All the data should come back exactly as it was given.

━━━━━━━━━━━━━━━━

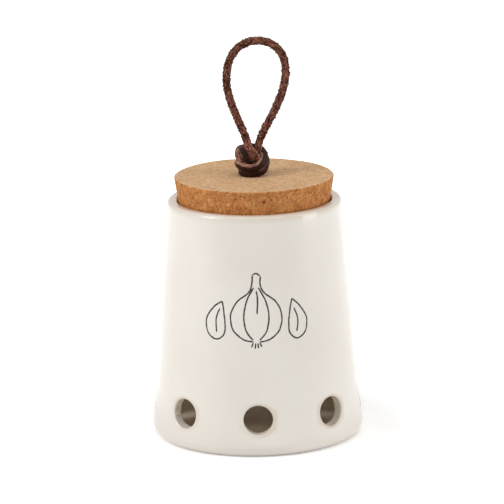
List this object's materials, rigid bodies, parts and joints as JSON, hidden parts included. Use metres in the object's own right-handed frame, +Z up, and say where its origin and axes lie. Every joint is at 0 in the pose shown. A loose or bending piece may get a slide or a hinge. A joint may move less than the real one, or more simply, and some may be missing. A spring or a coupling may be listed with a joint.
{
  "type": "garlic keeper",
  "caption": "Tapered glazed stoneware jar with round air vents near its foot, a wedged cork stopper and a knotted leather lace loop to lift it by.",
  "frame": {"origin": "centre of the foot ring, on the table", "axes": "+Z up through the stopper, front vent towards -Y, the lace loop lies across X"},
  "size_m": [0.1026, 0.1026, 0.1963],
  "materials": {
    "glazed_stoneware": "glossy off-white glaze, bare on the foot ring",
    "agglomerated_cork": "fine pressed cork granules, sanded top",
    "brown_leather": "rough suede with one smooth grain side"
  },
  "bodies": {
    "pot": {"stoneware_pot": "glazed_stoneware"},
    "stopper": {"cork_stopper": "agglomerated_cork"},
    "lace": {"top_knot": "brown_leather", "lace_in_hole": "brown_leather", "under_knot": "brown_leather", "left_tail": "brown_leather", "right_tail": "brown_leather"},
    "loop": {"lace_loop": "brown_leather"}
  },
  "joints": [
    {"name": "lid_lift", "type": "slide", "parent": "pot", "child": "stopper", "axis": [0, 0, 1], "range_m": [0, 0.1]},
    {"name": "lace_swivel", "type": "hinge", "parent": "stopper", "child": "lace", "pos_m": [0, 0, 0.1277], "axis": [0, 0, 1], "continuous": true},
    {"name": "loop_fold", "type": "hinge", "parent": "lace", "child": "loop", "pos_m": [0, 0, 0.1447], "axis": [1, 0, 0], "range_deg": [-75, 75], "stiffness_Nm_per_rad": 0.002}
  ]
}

━━━━━━━━━━━━━━━━

Correct response:
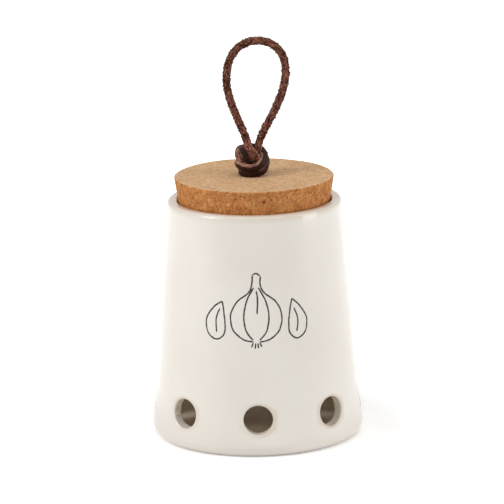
List this object's materials, rigid bodies, parts and joints as JSON, hidden parts included. Use metres in the object's own right-handed frame, +Z up, and say where its origin and axes lie. Every joint is at 0 in the pose shown. A loose or bending piece may get a slide or a hinge. A joint may move less than the real one, or more simply, and some may be missing. A spring or a coupling may be listed with a joint.
{
  "type": "garlic keeper",
  "caption": "Tapered glazed stoneware jar with round air vents near its foot, a wedged cork stopper and a knotted leather lace loop to lift it by.",
  "frame": {"origin": "centre of the foot ring, on the table", "axes": "+Z up through the stopper, front vent towards -Y, the lace loop lies across X"},
  "size_m": [0.1026, 0.1026, 0.1963],
  "materials": {
    "glazed_stoneware": "glossy off-white glaze, bare on the foot ring",
    "agglomerated_cork": "fine pressed cork granules, sanded top",
    "brown_leather": "rough suede with one smooth grain side"
  },
  "bodies": {
    "pot": {"stoneware_pot": "glazed_stoneware"},
    "stopper": {"cork_stopper": "agglomerated_cork"},
    "lace": {"top_knot": "brown_leather", "lace_in_hole": "brown_leather", "under_knot": "brown_leather", "left_tail": "brown_leather", "right_tail": "brown_leather"},
    "loop": {"lace_loop": "brown_leather"}
  },
  "joints": [
    {"name": "lid_lift", "type": "slide", "parent": "pot", "child": "stopper", "axis": [0, 0, 1], "range_m": [0, 0.1]},
    {"name": "lace_swivel", "type": "hinge", "parent": "stopper", "child": "lace", "pos_m": [0, 0, 0.1277], "axis": [0, 0, 1], "continuous": true},
    {"name": "loop_fold", "type": "hinge", "parent": "lace", "child": "loop", "pos_m": [0, 0, 0.1447], "axis": [1, 0, 0], "range_deg": [-75, 75], "stiffness_Nm_per_rad": 0.002}
  ]
}